#### [Required task]
In the data below, find every line with the string "type" and pull it out.

#### [Data lines]

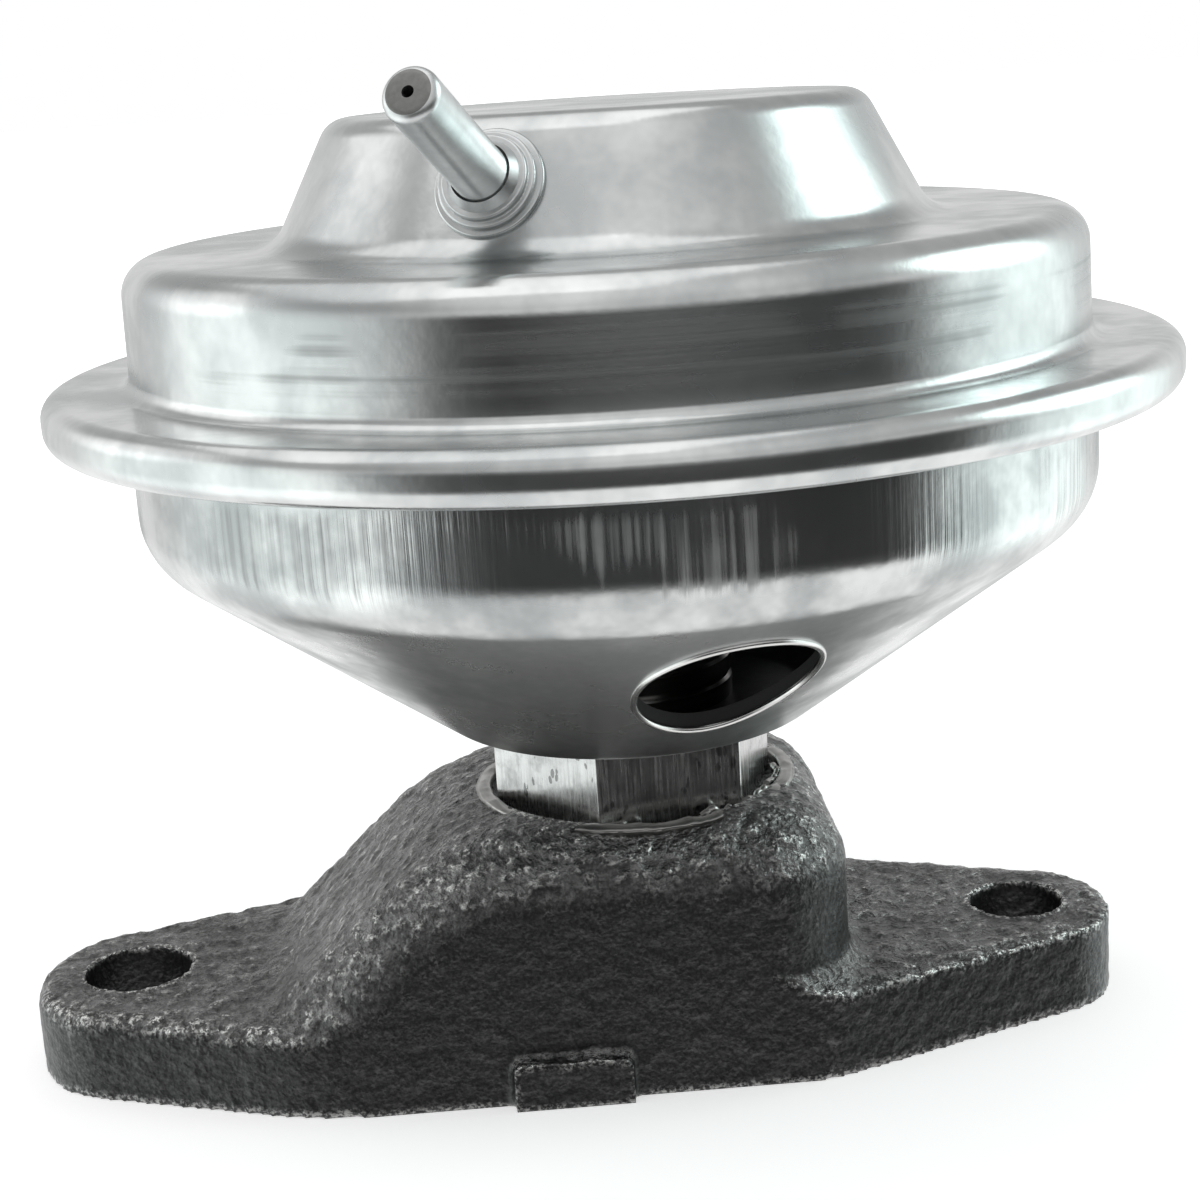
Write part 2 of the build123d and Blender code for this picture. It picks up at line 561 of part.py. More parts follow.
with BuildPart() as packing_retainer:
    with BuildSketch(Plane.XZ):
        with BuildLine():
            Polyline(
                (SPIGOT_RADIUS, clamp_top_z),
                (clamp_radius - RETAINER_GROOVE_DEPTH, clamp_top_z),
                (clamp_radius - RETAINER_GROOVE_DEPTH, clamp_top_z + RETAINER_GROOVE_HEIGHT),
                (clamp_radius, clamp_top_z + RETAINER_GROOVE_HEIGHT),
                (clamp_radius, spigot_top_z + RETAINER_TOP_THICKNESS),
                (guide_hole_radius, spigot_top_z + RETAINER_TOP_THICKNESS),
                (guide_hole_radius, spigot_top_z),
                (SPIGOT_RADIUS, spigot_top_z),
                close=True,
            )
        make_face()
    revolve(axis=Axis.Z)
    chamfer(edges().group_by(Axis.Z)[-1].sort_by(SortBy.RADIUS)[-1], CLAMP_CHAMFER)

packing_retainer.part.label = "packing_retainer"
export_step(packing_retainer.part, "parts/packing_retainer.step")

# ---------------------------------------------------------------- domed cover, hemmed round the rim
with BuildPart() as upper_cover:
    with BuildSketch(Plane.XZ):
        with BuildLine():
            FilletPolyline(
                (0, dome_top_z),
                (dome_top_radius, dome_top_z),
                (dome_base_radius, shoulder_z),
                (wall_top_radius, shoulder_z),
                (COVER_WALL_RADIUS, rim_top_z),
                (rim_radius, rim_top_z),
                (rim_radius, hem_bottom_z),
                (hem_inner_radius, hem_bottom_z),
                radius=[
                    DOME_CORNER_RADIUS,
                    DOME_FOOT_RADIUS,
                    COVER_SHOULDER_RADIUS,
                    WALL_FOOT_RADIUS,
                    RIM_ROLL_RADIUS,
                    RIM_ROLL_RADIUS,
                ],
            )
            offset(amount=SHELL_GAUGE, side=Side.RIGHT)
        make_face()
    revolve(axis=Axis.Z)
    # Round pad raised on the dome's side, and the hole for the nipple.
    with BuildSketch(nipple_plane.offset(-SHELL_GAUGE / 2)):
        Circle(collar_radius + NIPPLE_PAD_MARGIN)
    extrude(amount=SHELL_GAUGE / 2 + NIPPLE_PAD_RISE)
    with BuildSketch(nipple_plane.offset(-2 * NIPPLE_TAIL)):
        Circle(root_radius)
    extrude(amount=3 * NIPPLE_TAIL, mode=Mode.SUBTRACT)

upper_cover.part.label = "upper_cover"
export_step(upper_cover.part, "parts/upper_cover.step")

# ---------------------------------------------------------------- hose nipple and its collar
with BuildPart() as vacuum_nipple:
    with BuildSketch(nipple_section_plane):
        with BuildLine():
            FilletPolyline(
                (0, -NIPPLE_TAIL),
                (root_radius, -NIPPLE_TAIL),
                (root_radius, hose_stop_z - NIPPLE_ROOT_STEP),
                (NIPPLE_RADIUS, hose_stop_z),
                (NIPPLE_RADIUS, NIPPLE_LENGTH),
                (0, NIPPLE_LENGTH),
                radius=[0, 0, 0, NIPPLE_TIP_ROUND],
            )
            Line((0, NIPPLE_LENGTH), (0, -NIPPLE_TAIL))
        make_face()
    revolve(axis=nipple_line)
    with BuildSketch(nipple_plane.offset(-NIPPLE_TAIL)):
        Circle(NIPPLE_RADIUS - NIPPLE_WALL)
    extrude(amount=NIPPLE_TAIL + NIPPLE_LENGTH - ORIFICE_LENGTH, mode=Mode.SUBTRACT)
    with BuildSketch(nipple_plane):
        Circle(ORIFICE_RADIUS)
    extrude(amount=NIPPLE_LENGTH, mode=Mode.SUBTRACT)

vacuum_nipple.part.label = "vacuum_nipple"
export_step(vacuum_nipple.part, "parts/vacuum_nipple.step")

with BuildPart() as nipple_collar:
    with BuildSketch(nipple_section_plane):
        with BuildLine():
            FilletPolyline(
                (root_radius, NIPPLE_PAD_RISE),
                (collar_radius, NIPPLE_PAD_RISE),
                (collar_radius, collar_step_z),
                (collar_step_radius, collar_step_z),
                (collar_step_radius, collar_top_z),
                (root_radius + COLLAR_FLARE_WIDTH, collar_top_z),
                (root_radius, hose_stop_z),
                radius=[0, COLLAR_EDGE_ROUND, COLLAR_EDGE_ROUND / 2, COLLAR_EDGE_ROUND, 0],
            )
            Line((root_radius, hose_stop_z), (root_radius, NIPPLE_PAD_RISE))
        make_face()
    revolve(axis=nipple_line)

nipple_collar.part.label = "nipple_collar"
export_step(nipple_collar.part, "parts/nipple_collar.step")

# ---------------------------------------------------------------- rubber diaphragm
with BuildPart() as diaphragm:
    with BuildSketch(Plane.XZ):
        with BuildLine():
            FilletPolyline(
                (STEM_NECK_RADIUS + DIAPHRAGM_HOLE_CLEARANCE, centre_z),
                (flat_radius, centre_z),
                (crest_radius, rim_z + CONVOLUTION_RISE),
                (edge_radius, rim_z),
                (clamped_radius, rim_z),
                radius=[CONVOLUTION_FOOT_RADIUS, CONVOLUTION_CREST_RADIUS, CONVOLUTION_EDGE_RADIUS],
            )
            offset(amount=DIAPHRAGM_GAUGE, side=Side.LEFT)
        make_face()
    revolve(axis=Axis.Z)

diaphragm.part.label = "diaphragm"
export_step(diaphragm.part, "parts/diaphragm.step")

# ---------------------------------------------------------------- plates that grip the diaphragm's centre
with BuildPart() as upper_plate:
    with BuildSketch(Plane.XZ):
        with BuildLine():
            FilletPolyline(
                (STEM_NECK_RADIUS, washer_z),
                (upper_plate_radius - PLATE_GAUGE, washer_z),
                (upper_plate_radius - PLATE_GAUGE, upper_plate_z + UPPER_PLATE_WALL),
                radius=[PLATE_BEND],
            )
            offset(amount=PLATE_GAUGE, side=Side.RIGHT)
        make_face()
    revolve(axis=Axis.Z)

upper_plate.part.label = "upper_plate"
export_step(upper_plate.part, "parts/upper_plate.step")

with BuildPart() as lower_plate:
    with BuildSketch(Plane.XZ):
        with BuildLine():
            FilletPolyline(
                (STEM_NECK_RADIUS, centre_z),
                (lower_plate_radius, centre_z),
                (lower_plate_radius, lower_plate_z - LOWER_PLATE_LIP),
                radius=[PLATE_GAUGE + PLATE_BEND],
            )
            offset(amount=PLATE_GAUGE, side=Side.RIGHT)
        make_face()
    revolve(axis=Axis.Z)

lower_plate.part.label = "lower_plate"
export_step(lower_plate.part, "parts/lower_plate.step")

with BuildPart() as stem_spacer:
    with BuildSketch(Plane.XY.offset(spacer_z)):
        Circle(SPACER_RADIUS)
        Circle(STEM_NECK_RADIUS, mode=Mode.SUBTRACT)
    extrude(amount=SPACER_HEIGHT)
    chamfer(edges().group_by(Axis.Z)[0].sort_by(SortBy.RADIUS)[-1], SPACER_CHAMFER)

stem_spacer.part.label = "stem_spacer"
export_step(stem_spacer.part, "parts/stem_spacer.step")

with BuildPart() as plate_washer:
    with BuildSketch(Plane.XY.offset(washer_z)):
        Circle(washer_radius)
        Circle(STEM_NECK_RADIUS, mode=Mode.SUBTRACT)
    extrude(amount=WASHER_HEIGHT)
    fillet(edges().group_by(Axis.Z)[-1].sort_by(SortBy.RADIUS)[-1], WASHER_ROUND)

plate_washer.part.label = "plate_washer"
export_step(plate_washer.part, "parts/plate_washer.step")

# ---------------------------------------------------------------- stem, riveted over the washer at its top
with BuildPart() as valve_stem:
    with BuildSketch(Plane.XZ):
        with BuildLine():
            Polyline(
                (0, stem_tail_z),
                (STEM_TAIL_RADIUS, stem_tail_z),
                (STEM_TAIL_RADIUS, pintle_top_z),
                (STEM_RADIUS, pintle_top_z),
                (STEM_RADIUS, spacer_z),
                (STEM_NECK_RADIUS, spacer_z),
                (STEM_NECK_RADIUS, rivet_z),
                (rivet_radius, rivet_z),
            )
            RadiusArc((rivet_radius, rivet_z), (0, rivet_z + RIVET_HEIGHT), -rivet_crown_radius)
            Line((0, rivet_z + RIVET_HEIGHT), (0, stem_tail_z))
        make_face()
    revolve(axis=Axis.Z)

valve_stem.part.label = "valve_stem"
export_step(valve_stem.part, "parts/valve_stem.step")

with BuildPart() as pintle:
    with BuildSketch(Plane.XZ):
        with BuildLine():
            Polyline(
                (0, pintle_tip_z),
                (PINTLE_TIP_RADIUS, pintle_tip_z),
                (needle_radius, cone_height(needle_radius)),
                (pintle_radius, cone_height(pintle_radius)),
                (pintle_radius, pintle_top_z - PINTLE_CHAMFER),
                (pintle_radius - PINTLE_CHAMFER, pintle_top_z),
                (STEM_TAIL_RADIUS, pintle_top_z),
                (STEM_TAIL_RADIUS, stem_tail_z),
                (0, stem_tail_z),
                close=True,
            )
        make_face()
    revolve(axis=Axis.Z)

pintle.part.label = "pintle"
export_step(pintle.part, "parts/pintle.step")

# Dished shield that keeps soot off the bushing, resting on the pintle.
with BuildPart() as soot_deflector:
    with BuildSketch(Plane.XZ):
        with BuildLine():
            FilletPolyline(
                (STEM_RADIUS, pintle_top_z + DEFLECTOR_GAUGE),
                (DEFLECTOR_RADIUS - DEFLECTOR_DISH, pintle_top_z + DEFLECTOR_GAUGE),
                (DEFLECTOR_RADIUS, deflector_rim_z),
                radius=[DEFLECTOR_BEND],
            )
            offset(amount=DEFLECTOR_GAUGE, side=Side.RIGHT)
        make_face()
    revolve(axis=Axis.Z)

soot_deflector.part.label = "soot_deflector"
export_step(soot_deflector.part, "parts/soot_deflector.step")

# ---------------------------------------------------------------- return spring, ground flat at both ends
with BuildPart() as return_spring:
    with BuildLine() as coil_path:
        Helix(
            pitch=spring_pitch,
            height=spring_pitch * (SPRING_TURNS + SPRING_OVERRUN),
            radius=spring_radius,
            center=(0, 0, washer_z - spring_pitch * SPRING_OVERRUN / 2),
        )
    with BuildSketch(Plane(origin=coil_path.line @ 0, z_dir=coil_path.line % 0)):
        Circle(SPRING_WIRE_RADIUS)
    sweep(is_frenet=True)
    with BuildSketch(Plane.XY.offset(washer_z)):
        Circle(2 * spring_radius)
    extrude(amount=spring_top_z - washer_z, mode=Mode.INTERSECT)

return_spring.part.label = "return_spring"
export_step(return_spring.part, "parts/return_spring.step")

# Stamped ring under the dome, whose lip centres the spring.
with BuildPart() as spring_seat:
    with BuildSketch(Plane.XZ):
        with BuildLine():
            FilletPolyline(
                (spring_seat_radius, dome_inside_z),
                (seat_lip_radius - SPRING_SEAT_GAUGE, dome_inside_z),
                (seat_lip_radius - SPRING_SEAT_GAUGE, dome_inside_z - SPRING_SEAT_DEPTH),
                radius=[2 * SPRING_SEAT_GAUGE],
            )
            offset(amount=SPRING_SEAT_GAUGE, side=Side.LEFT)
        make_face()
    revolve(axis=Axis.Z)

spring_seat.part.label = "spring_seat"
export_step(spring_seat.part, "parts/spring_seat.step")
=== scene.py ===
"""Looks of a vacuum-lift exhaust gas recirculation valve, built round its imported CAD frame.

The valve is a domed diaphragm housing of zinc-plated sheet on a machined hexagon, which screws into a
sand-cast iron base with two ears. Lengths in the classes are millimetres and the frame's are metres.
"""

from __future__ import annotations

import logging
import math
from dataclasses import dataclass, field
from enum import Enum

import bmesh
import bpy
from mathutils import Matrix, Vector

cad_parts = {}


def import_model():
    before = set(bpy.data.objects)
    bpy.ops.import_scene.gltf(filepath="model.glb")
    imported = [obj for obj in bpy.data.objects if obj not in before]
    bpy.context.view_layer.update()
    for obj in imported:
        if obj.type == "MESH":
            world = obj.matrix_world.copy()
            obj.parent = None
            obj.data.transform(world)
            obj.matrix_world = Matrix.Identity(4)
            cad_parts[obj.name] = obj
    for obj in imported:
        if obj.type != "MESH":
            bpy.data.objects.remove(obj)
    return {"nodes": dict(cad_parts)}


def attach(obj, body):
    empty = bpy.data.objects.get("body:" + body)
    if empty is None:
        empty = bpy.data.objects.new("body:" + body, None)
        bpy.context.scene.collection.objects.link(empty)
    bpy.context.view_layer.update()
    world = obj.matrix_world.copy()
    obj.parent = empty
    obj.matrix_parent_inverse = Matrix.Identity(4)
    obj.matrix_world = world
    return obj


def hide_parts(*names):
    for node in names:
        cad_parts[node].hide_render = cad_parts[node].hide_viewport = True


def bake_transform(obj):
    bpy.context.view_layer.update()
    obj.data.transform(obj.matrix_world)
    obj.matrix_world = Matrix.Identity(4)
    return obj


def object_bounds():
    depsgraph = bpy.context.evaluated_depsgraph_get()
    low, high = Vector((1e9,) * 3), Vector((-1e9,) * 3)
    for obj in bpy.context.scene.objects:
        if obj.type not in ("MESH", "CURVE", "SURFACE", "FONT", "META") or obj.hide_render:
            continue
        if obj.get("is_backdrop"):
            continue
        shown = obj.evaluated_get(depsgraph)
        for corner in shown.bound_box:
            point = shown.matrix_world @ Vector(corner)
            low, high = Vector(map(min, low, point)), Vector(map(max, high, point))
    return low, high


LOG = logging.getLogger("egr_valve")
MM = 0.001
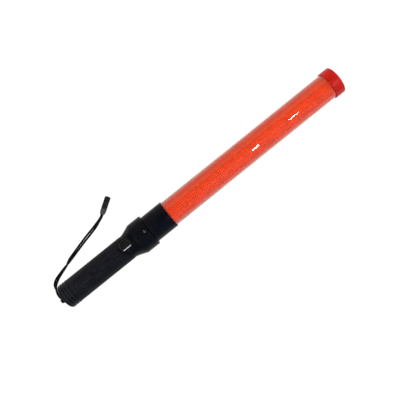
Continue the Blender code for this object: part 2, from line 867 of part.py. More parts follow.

#### [Answer]
        if obj.type == "MESH":
        if obj.type != "MESH":
        if obj.type not in ("MESH", "CURVE", "SURFACE", "FONT", "META") or obj.hide_render:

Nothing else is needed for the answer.